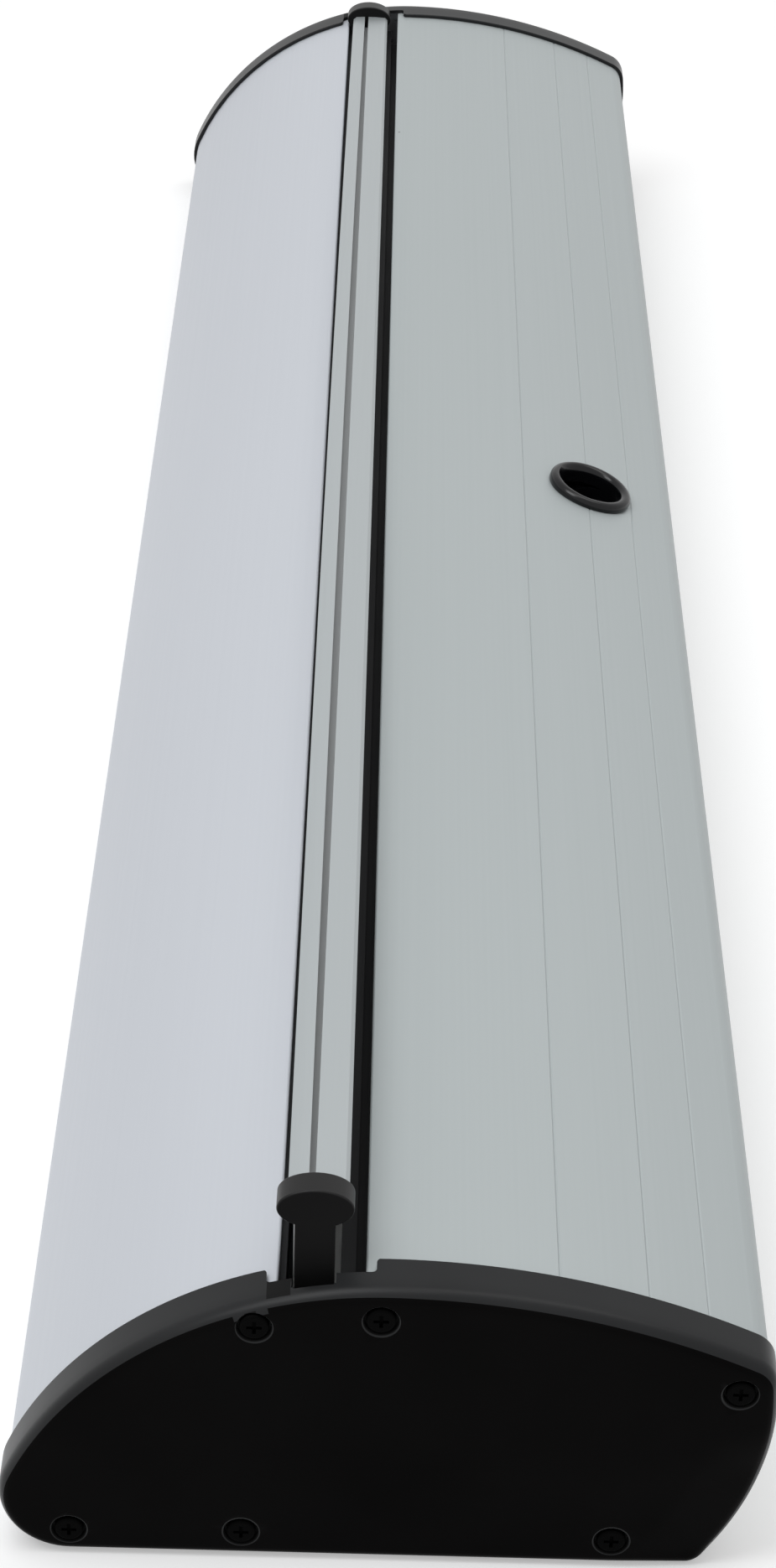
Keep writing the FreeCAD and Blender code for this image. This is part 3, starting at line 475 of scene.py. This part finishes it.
def seat_box(bm, side):
    """The block that the rail's head stands on, let into the cap's inner face."""
    ends = sorted((side * SEAT_Y, side * (CAP_FLOOR_Y + SEAT_EDGE)))
    verts = box_bm(bm, (POCKET_X[0], ends[0], SEAT_Z[0]), (POCKET_X[1], ends[1], SEAT_Z[1]))
    edges = {edge for vert in verts for edge in vert.link_edges}
    bmesh.ops.bevel(bm, geom=list(edges), offset=SEAT_EDGE * MM, segments=2, affect="EDGES")


def rounded_slot(name, x0, x1, y0, y1, z0, z1, radius):
    """Upright cutter with rounded vertical corners on the side away from the middle."""
    bm = bmesh.new()
    verts = box_bm(bm, (x0, min(y0, y1), z0), (x1, max(y0, y1), z1))
    far = max((y0, y1), key=abs)
    edges = [edge for edge in bm.edges
             if all(abs(vert.co.y - far * MM) < 1e-6 for vert in edge.verts)
             and abs(edge.verts[0].co.z - edge.verts[1].co.z) > 1e-6]
    bmesh.ops.bevel(bm, geom=edges, offset=radius * MM, segments=6, affect="EDGES")
    return from_bmesh(name, bm)


def lathe(name, profile, centre, axis_sign, steps=40):
    """A turned form along Y: profile of (radius, distance) from the centre point."""
    bm = bmesh.new()
    rings = []
    for radius, along in profile:
        rings.append([(centre[0] + radius * math.cos(2 * math.pi * i / steps),
                       centre[1] + axis_sign * along,
                       centre[2] + radius * math.sin(2 * math.pi * i / steps)) for i in range(steps)])
    loft(bm, rings)
    return from_bmesh(name, bm)


def notch_cutter(side):
    """Upright cutter of the notch: rounded inner corners, and rounded skirt corners at its mouth."""
    (x0, x1), mouth, deep, inner, outer = NOTCH_X, SKIRT_Y, NOTCH_Y, NOTCH_CORNER, MOUTH_CORNER
    plan = [(x0 - outer, mouth - CUTTER_SPARE)]
    for cx, cy, start, end, radius in (
            (x0 - outer, mouth + outer, -90, 0, outer), (x0 + inner, deep - inner, 180, 90, inner),
            (x1 - inner, deep - inner, 90, 0, inner), (x1 + outer, mouth + outer, 180, 270, outer)):
        for i in range(7):
            turn = math.radians(start + (end - start) * i / 6)
            plan.append((cx + radius * math.cos(turn), cy + radius * math.sin(turn)))
    plan.append((x1 + outer, mouth - CUTTER_SPARE))
    bm = bmesh.new()
    loft(bm, [[(x, side * y, z) for x, y in plan] for z in (NOTCH_FLOOR_Z, CUTTER_TOP_Z)])
    return from_bmesh("cut_notch", bm)


def cap_cutters(side):
    """What is taken out of a cap: the notch, the pocket, and each screw's sink and hole."""
    cutters = [
        notch_cutter(side),
        rounded_slot("cut_pocket", *POCKET_X, side * (SKIRT_Y - CUTTER_SPARE), side * POCKET_Y,
                     SEAT_Z[1], CUTTER_TOP_Z, POCKET_CORNER),
    ]
    for number, (x, z) in enumerate(SCREWS):
        back = face_depth(x, z, 0.3)
        face = side * (CAP_FACE_Y - back)
        sink = [(4.25, -2.3 + back), (4.3, -0.9), (4.55, -0.35), (5.0, -0.05), (6.4, 0.35), (6.4, 3.0)]
        cutters.append(lathe(f"cut_sink{number}", sink, (x, face, z), side))
        hole = [(2.15, -7.0), (2.15, 3.0)]
        cutters.append(lathe(f"cut_hole{number}", hole, (x, face, z), side, 24))
    return cutters


def paint_cap_shade(cap, side):
    """Painted shade: a darker, almost sheenless black on the outward face, and a darker, dull black in the
    notch, the pocket and the sinks; the sinks' rims keep the cap's lighter black.
    """
    cap.data.materials.append(CAP_FACE)
    cap.data.materials.append(CAP_RECESS_SHADE)
    for face in cap.data.polygons:
        x, y, z = face.center / MM
        outward = face.normal.y * side
        to_screw = min(math.hypot(x - sx, z - sz) for sx, sz in SCREWS)
        in_sink = to_screw < SINK_R and abs(y) > SINK_FROM_Y
        # the sinks' rims keep the cap's lighter black: painted light where they catch the lamps
        on_rim = to_screw < SINK_RIM_R and outward < RIM_TURN
        in_notch = (INSIDE_X[0] < x < INSIDE_X[1] and INSIDE_Z[0] < z < INSIDE_Z[1]
                    and abs(y) < INSIDE_Y)
        # painted shade in the sinks and the notch
        if in_sink or in_notch:
            face.material_index = 2
        elif outward > FACE_TURN and abs(y) > FACE_FROM_Y and not on_rim:
            face.material_index = 1


for label, side in (("near", -1), ("far", 1)):
    cap = cap_body(f"{label}_cap_moulding", side)
    paint(cap, CAP_BLACK)
    paint_cap_shade(cap, side)
    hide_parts(f"{label}_end_cap")
    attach(cap, "base")


# Rail bars: drawn sections with small broken edges; the front bar bows forward at mid-length

BAR_EDGE = 0.16
SLOT_X, SLOT_TOP_Z = (-23.0, -18.7), 87.4


def swept_bar(name, profile, bow, material, node_name):
    """A bar of (x, z, share of the bow) points, lying as the lifted rail does."""
    steps = 48
    rings = []
    for i in range(steps + 1):
        y = -BAR_END + 2 * BAR_END * i / steps
        shift = -bow * (1 - (y / BAR_END) ** 2)
        rings.append([(x + shift * weight, y, z) for x, z, weight in profile])
    bm = bmesh.new()
    loft(bm, rings)
    long_edges = [edge for edge in bm.edges
                  if abs(edge.verts[0].co.y - edge.verts[1].co.y) > 0.001
                  and edge.calc_face_angle(0) > math.radians(25)]
    bmesh.ops.bevel(bm, geom=long_edges, offset=BAR_EDGE * MM, segments=2, affect="EDGES",
                    clamp_overlap=True)
    bm.transform(LIFTED)
    bar = from_bmesh(name, bm, 40)
    paint(bar, material)
    # painted light: the faces inside the groove take the lighter copy of the aluminium
    bar.data.materials.append(GROOVE_PAINTED_LIGHT)
    for face in bar.data.polygons:
        level = (LIFTED.inverted() @ face.center) / MM
        in_slot = SLOT_X[0] < level.x < SLOT_X[1] and level.z < SLOT_TOP_Z
        if in_slot and abs(level.y) < BAR_END - 0.5:
            face.material_index = 1
    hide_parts(node_name)
    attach(bar, "rail")


FRONT_BAR = [
    (-25.6, 81.0, 1), (-24.3, 81.0, 0.1), (-24.3, 85.9, 0.1), (-20.5, 86.4, 1), (-20.5, 88.2, 1),
    (-24.2, 88.0, 1), (-25.6, 86.9, 1),
]
REAR_BAR = [
    (-23.9, 81.0, 1), (-10.4, 81.0, 1), (-10.4, 86.9, 1), (-11.4, 87.9, 1), (-15.6, 88.2, 1),
    (-18.9, 88.2, 1), (-18.9, 83.2, 1), (-21.8, 83.2, 1), (-21.8, 82.6, 1), (-23.9, 82.6, 1),
]
swept_bar("front_rail_extrusion", FRONT_BAR, 0.7, RAIL_METAL, "rail_front_bar")
swept_bar("rear_rail_extrusion", REAR_BAR, 0.0, RAIL_METAL, "rail_rear_bar")


# Pole grommet: a fat rounded ring on the slope, with an upright bore

POLE_X = 65.6
SKIN_R = REAR_R - 1.5
SLOPE = math.asin(POLE_X / SKIN_R)
# the ring's wall turns from square to the slope to upright between these radii
WALL_TURNS_R, WALL_TURN = 12.4, 1.7


def grommet_skirt(bm):
    """Upright skirt below the ring: a bore for the pole, then a seat over the socket tube."""
    profile = [(13.2, 59.7), (13.2, 72.0), (10.7, 72.0), (10.7, 68.0), (11.7, 67.9), (11.7, 59.7)]
    steps = 64
    loft(bm, [[(POLE_X + radius * math.cos(2 * math.pi * i / steps),
                radius * math.sin(2 * math.pi * i / steps), z) for i in range(steps)]
              for radius, z in profile], around=True)


def grommet():
    out = Vector((math.sin(SLOPE), 0, math.cos(SLOPE)))
    across = Vector((math.cos(SLOPE), 0, -math.sin(SLOPE)))
    middle = Vector((REAR_C[0], 0, REAR_C[1]))
    centre = middle + out * SKIN_R
    profile = [
        (13.3, -3.0), (13.3, -0.35), (14.55, -0.3), (14.95, 0.35), (15.0, 1.05), (14.85, 1.75),
        (14.45, 2.35), (13.85, 2.75), (13.1, 2.95), (12.3, 2.85), (11.6, 2.45), (11.0, 1.8),
        (10.75, 1.0), (10.7, 0.2), (10.7, -3.0),
    ]
    steps = 96
    bm = bmesh.new()
    rings = []
    for radius, height in profile:
        ring = []
        for i in range(steps):
            turn = 2 * math.pi * i / steps
            # the bore is upright, so its wall shifts along the slope with height
            bore = clamp((WALL_TURNS_R - radius) / WALL_TURN)
            lean = bore * -math.tan(SLOPE) * height
            stretch = 1 / math.cos(SLOPE) * bore + (1 - bore)
            point = (centre + out * height + across * (radius * math.cos(turn) * stretch + lean)
                     + Vector((0, 1, 0)) * radius * math.sin(turn))
            if height < 0.5 and radius > 11:
                # the ring's foot follows the curved skin
                level = Vector((point.x, 0, point.z)) - middle
                point = point + out * (SKIN_R - level.length + height)
            ring.append(point)
        rings.append(ring)
    loft(bm, rings, around=True)
    grommet_skirt(bm)
    return from_bmesh("grommet_ring", bm, 50)


ring = grommet()
paint(ring, RUBBER)
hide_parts("pole_grommet")
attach(ring, "base")


# Banner film: a lower stretch from the roll to the slot, and an upper stretch held by the rail

FILM_X = -24.1
FILM_HALF = 425.0
FILM_HALF_THICK = 0.14
FILM_LOW, FILM_SPLIT, FILM_HELD = 38.0, 62.0, 85.0


def film_strip(name, low, high_level, tilted, rows):
    """A thin closed sheet in the YZ plane; its upper edge may follow the tilted rail."""
    columns = 40
    bm = bmesh.new()
    grid = {}
    for layer, offset in enumerate((-FILM_HALF_THICK, FILM_HALF_THICK)):
        for i in range(columns + 1):
            y = -FILM_HALF + 2 * FILM_HALF * i / columns
            top = (LIFTED @ (Vector((0, y, high_level)) * MM)).z / MM if tilted else high_level
            for k in range(rows + 1):
                z = low + (top - low) * k / rows
                grid[layer, i, k] = bm.verts.new(Vector((FILM_X + offset, y, z)) * MM)
    for layer in (0, 1):
        for i in range(columns):
            for k in range(rows):
                bm.faces.new([grid[layer, i + a, k + b] for a, b in ((0, 0), (1, 0), (1, 1), (0, 1))])
    border = ([(i, 0) for i in range(columns)] + [(columns, k) for k in range(rows)]
              + [(i, rows) for i in range(columns, 0, -1)] + [(0, k) for k in range(rows, 0, -1)])
    for (i, k), (m, n) in zip(border, border[1:] + border[:1]):
        bm.faces.new([grid[0, i, k], grid[0, m, n], grid[1, m, n], grid[1, i, k]])
    strip = from_bmesh(name, bm, 30)
    paint(strip, FILM)
    return strip


lower = film_strip("film_lower", FILM_LOW, FILM_SPLIT, False, 12)
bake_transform(lower)
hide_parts("banner_web")
upper = film_strip("film_upper", FILM_SPLIT, FILM_HELD, True, 12)
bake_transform(upper)


# Camera

camera_data = bpy.data.cameras.new("camera")
camera = new_object("camera", camera_data)
camera_data.lens = 82.78
camera_data.sensor_width = 36.0
camera_data.clip_start, camera_data.clip_end = 0.05, 50
RIGHT = Vector((0.99963, 0.01111, 0.02479))
UP = Vector((-0.02689, 0.53385, 0.84515))
BACK = RIGHT.cross(UP).normalized()
UP = BACK.cross(RIGHT).normalized()
turn = Matrix((RIGHT.normalized(), UP, BACK)).transposed().to_4x4()
camera.matrix_world = Matrix.Translation((-0.0071, -1.1260, 0.6637)) @ turn
bpy.context.scene.camera = camera


# Floor, world and lamps

FLOOR_TONE, FLOOR_LIFT, FLOOR_HALF = 0.82, 0.35, 12
WORLD_LIGHT, WORLD_SEEN = 0.42, 1.0


def seen(tree):
    """1 for camera, glossy and transmission rays."""
    path = add(tree, "ShaderNodeLightPath")
    total = path.outputs["Is Camera Ray"]
    for other in ("Is Glossy Ray", "Is Transmission Ray"):
        both = add(tree, "ShaderNodeMath", operation="MAXIMUM")
        tree.links.new(total, both.inputs[0])
        tree.links.new(path.outputs[other], both.inputs[1])
        total = both.outputs[0]
    return total


def floor():
    bm = bmesh.new()
    bmesh.ops.create_grid(bm, x_segments=2, y_segments=2, size=FLOOR_HALF)
    obj = from_bmesh("floor", bm)
    obj.location = (0, 0, -0.0002)
    material, tree, shader = node_tree("floor_paper")
    shader.inputs["Base Color"].default_value = (FLOOR_TONE, FLOOR_TONE, FLOOR_TONE, 1)
    shader.inputs["Roughness"].default_value = 0.9
    shader.inputs["Specular IOR Level"].default_value = 0.1
    shader.inputs["Emission Color"].default_value = (1, 1, 1, 1)
    lift = add(tree, "ShaderNodeMath", operation="MULTIPLY")
    tree.links.new(seen(tree), lift.inputs[0])
    lift.inputs[1].default_value = FLOOR_LIFT
    tree.links.new(lift.outputs[0], shader.inputs["Emission Strength"])
    paint(obj, material)


def world():
    made = bpy.data.worlds.new("studio")
    bpy.context.scene.world = made
    made.use_nodes = True
    tree = made.node_tree
    background = tree.nodes["Background"]
    background.inputs["Color"].default_value = (1, 1, 1, 1)
    strength = ranged(tree, seen(tree), WORLD_LIGHT, WORLD_SEEN, 0, 1)
    tree.links.new(strength, background.inputs["Strength"])


def lamp(name, place, target, size, power, colour):
    data = bpy.data.lights.new(name, "AREA")
    data.shape = "RECTANGLE"
    data.size, data.size_y = size
    data.energy = power
    data.color = colour
    obj = new_object(name, data)
    obj.location = place
    obj.rotation_euler = (Vector(target) - Vector(place)).to_track_quat("-Z", "Y").to_euler()


floor()
world()
lamp("key", (-0.75, -0.6, 2.3), (0, 0, 0), (0.9, 1.8), 26.5, (0.97, 0.985, 1.0))
lamp("fill", (0.7, 0.5, 2.3), (0, 0, 0), (0.7, 1.6), 8.5, (1.0, 0.99, 0.97))
bpy.context.scene.view_settings.view_transform = "Standard"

▶ Exercise objective
Copy all lines from the data that hold the word "attach".

▶ Exercise answer
    attach(cap, "base")
    attach(bar, "rail")
attach(ring, "base")